Adam Richard came to the Federal Bureau of Investigation (FBI) Visiting Scientist Program to be involved in solving missing person and unidentified remains cases. His research has helped to improve identification efforts when trained forensic artists are not available. He also performed research to improve the transparency of anthropological contributions in the forensic sciences and to explain the mechanism behind postmortem hair banding.
Richard’s interest in missing person cases dates back to an incident in the summer after his freshman year of high school. Richard related the case of a news anchor named Jodi Huisentruit of Mason City, Iowa. She failed to show up for the local morning news program. Despite investigative efforts that reached a national level, she remains a missing person.
“It has been 22 years since she disappeared. It bothers me a great deal, so I continue to do what I can to support advancements in this area of law enforcement,” said Richard. As a forensic anthropologist with the FBI, he has conducted research in support of identification efforts to help solve these sorts of disappearances.
The Visiting Scientist Program brings in recent graduates to conduct research in support of the FBI Laboratory’s mission to provide technical leadership and advancement of forensic sciences for the FBI, as well as federal, state, local and international agencies.
Richard, who has a master’s degree in anthropology from Texas State University, heard about the program at the Counterterrorism and Forensic Science Research Unit (CFSRU) through a previous participant who was a friend from graduate school.
As a member of Dr. Keith Monson’s lab, Richard’s research initially involved evaluating the effectiveness and accuracy of ReFace, a software program developed by the FBI which creates automated facial approximations of unidentified remains. He later split time between research, collecting field samples, processing and analyzing research specimens, and performing data analysis on a few hundred hardcopy case file records.
“The ability to collaborate across disciplines was easily the greatest part of this whole experience for me,” said Richard. “It’s often difficult to effectively foster interdisciplinary collaboration, but there is so much to be gained from having a team with diverse skill sets available to tackle a problem. The fact that the FBI Laboratory has a single unit dedicated to supporting research in all fields of forensics shows that they understand the benefits of this type of collaboration.”
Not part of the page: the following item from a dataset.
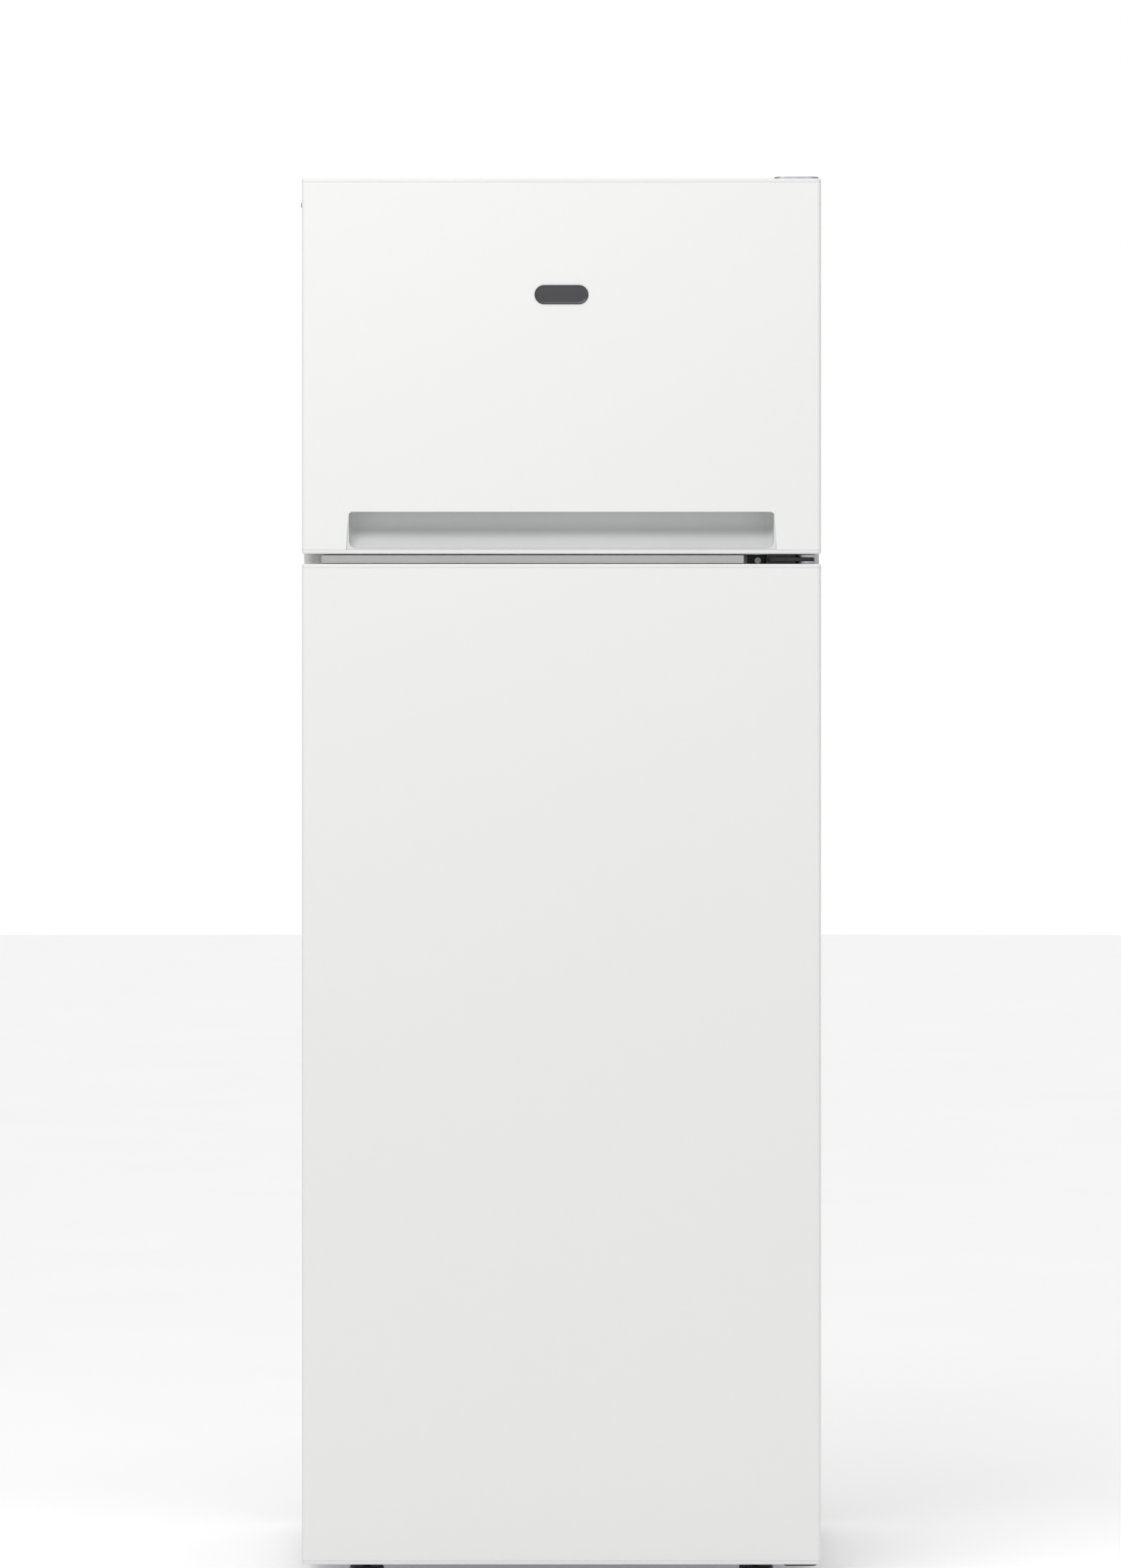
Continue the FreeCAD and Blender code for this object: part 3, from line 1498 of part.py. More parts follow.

Richard enjoyed the program, and believes that the Visiting Scientist Program has contributed positively to his scientific and professional development.
“I received so much support and encouragement from so many different people that I can safely say I wouldn’t be nearly the scientist I am today if I had not applied to this program. I can’t even begin to count the number of interesting, and sometimes downright amazing, things I was exposed to during my time as a Visiting Scientist. Not only was the research enjoyable, but I was able to build relationships with many members of the case-working units,” Richard said.
As a result of his participation in the program, Richard is listed as a primary or contributing author in several published articles, with three more to be published.
“If you have a passion for forensics and are looking to flex your intellectual curiosity, I can think of no better place to do it. Plus, the bonds you develop with your fellow Visiting Scientists will last a lifetime. I now have friends in every forensic discipline that I can call on for input,” he said.
Richard is currently in training to become a forensic examiner in hair and fiber analysis with the FBI’s Terrorist Explosive Device Analytical Center (TEDAC). He also teaches college courses in anthropology and forensics. In the future, he sees himself continuing to apply his anthropology background in criminal justice and national security issues for the FBI, while continuing to teach.